The Dream Adjustment

“You dream of playing basketball. Set the goal. Identify your gifts. Then be willing to make a dream adjustment. Put a beeper in the ball and then you can be a basketball player.”

“When my son was growing up, I played hockey with him, but this was before the beeper in the puck had been developed. Instead, we used a tin can with marbles. Then we added beepers to the net. We’d get confused on the score, but my favorite hockey teams do that too. I could hear the puck. I could hear the nets. That is a dream adjustment.”

“I make Dream Adjustments in almost every aspect of life.”

Dream Adjustments are for everyone. When speaking, he’ll often ask the audience if they had a dream when they were younger that they never achieved. “A fantasy? Did you stop because you have a job, you’re too busy, too old, or you believe it’s too late?”

“What if you do a Dream Adjustment and find a way to do it a little differently? Don’t be debilitated by a disease I call ‘excusitis’. Figure out a way to make a dream adjustment … there’s no need for an excuse.”

“Don’t be debilitated by a disease I call ‘excusitis’. Be a solution builder.”

“I was always taught to be a solution builder. I was taught – and I teach – that you can figure out a way to make it happen. If it ends up being something that isn’t going to happen. That’s fine as long as I checked every angle!”

No Excusitis for Terry

Terry has a lot of experience making his dreams come true. He doesn’t struggle with excusitis. In 1980, he was one of the first 3 people who are totally blind to run a sub-five-minute mile at the Paralympic Games in Spain. He held the Canadian record in the 1500m. “We were trailblazers back then for a lot of people who weren’t running competitively.” He also played goalball at the 1980 Games. 

He’s completed the Camino de Santiago (“The Way of St. James”) 800km hike in Spain. He’s ridden horses through the Andes Mountains, regularly downhill skis and hopes to hike Mt. Kilimanjaro3 (which had to be postponed due to COVID).

“I did an interview on the TV, and someone asked me what I was going to do next. I said, ‘Skydive’. Well, my insurance agent said ‘No way. If you do that jump, we’re cutting you off.’ So, it’s on hold but the dream is still there.

Camp Abilities’ fight against excusitis has led to a great friendship between Terry, Lauren and the Camp Abilities mission. 

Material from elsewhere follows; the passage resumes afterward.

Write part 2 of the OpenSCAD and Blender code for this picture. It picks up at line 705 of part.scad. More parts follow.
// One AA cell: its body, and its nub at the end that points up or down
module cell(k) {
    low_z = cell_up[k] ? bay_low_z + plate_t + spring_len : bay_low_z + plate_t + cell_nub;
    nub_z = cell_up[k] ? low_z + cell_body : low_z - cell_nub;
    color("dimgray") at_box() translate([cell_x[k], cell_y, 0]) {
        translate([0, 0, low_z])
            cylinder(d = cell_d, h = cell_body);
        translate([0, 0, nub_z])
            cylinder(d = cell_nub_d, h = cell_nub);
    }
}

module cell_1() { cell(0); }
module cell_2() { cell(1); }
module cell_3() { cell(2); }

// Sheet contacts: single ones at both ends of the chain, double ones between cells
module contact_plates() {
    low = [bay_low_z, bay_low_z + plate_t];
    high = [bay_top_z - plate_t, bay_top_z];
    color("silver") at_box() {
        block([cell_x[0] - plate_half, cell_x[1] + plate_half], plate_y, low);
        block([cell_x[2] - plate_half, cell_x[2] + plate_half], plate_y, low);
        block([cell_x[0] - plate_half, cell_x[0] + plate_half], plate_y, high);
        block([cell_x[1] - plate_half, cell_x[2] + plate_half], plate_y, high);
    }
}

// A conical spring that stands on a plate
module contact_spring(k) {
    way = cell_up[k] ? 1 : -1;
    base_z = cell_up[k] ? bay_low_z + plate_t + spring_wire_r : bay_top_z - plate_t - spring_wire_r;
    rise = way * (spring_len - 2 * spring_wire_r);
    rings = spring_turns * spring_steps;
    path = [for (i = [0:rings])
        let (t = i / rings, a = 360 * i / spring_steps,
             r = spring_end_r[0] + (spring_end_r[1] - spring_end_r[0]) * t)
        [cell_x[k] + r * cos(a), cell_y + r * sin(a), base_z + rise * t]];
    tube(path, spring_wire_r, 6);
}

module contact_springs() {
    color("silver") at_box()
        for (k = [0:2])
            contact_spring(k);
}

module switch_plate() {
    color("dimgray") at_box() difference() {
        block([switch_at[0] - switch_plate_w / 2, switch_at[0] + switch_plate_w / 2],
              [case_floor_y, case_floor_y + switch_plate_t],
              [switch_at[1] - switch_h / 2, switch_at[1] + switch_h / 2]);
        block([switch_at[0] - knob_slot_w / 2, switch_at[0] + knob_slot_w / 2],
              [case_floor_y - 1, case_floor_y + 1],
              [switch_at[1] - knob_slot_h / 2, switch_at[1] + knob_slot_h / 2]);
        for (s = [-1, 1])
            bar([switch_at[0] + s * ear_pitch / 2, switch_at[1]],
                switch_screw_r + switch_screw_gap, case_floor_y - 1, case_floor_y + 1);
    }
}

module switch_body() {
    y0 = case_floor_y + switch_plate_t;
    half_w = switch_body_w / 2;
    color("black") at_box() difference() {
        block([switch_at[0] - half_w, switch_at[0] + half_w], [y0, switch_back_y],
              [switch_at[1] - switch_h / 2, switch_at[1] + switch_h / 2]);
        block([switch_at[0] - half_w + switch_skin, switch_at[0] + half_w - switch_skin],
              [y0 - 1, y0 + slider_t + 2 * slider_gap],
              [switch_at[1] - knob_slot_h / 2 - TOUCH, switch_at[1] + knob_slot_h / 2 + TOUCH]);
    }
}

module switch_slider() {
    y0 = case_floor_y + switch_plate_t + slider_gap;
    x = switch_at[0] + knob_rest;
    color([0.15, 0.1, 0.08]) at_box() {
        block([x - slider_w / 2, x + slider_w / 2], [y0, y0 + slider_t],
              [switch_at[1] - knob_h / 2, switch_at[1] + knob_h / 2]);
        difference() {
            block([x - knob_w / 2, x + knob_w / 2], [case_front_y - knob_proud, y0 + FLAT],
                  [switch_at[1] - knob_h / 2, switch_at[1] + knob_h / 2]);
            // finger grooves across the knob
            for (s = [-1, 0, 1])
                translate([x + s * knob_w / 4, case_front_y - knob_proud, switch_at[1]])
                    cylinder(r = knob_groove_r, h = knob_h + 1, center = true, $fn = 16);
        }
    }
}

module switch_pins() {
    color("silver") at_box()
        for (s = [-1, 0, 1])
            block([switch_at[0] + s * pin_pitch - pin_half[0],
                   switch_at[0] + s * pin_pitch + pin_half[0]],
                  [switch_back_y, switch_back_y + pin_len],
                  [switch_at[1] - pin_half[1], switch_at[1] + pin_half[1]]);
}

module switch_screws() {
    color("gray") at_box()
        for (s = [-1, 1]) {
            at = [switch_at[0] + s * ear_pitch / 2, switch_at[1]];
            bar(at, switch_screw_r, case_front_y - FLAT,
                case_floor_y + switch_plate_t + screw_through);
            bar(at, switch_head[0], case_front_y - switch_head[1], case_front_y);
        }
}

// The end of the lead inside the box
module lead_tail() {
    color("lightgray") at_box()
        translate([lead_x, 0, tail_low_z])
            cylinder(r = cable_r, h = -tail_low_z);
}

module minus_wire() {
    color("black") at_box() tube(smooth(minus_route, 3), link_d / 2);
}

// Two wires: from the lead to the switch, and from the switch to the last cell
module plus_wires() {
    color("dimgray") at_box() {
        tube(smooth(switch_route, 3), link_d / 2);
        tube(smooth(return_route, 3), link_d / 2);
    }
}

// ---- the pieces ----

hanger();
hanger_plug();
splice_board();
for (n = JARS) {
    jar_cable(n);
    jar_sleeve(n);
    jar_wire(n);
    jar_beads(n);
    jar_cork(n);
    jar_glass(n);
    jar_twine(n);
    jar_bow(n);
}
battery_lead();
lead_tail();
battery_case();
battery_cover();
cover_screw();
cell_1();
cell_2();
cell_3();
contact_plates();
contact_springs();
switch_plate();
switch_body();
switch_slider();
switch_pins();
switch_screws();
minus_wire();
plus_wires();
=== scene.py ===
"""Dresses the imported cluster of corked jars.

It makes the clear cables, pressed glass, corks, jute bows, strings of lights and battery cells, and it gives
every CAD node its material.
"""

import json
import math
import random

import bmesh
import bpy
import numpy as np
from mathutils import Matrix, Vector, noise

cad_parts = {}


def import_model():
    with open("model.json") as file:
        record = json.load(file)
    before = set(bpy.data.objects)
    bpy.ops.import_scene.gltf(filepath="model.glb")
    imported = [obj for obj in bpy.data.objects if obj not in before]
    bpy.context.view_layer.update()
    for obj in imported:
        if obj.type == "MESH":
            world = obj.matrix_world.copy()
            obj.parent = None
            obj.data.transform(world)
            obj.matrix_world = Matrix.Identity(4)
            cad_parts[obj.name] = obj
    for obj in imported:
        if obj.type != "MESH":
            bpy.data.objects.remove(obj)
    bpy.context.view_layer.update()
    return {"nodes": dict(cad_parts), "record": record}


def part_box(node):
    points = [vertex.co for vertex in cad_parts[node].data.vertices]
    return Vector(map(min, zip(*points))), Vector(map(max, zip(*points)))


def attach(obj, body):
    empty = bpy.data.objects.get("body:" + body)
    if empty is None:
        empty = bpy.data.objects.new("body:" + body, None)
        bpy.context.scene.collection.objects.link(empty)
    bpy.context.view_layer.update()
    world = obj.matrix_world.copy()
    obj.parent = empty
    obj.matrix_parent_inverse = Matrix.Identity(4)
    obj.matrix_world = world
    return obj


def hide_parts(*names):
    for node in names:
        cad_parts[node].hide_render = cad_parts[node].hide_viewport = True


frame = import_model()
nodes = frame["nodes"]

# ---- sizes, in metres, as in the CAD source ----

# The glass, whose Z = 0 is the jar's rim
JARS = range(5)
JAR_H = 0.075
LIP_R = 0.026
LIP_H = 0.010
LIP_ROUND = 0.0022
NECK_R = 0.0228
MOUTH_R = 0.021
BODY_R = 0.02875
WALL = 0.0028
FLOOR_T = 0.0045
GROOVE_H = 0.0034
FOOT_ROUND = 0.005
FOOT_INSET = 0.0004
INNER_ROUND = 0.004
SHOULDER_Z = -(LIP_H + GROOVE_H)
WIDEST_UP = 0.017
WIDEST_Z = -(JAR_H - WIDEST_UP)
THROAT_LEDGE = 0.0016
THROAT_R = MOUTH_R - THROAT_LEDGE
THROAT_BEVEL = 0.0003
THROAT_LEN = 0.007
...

Camp Abilities and Terry Kelly

Terry met Lauren Lieberman (the founder of Camp Abilities) over 25 years ago, only one year after the first camp. “We just connected with a bang. Just like that!” Terry told me.

Terry has seen the camp develop and grow each year and several things really shine for him:

    • Camp Abilities teaches the athletes to “focus on their gifts and to make blindness secondary”.
    • Lauren’s follow-up with the athlete’s families, teachers, principals, etc. is really important. “[The athletes] have to deal with [people] who are frightened to death of having a kid go for a run or jump off the diving board.” Lauren’s reaching out to people who are obstacles helps everyone know that When We Believe, We Can Achieve.
    • “The one-on-one relationship with a coach is the most amazing component of Camp Abilities. Camp Abilities gives [the athletes] the skills and the competence and the belief and the knowing they can participate.” 
    • Camp Abilities helps the kids (and their parents, teachers, coaches) become DREAMERS who climb mountains.
  • Camp Abilities eliminates “excusitis” and mind blindness. 

 

Until COVID, Terry had been to every Brockport camp and plans to return in 2023.

 

Next Time: Dreaming and The Power of the Dream

 

~ submitted by June Converse

 

<<<Notes>>>

1Canada only has one School for the Blind now and Terry thinks this is a shame because so much can be learned in an environment where you are held accountable, and your situation is not unique.

2Anne Kelly is as delightful as Terry. They are a dynamic team and Terry was careful to remind me that it’s Anne with an ‘e’. One day I hope to write an article with her as the focus. 

3Terry called the Kilimanjaro hike “a little thing” he wanted to do. In the next blog, we’ll discuss mountains.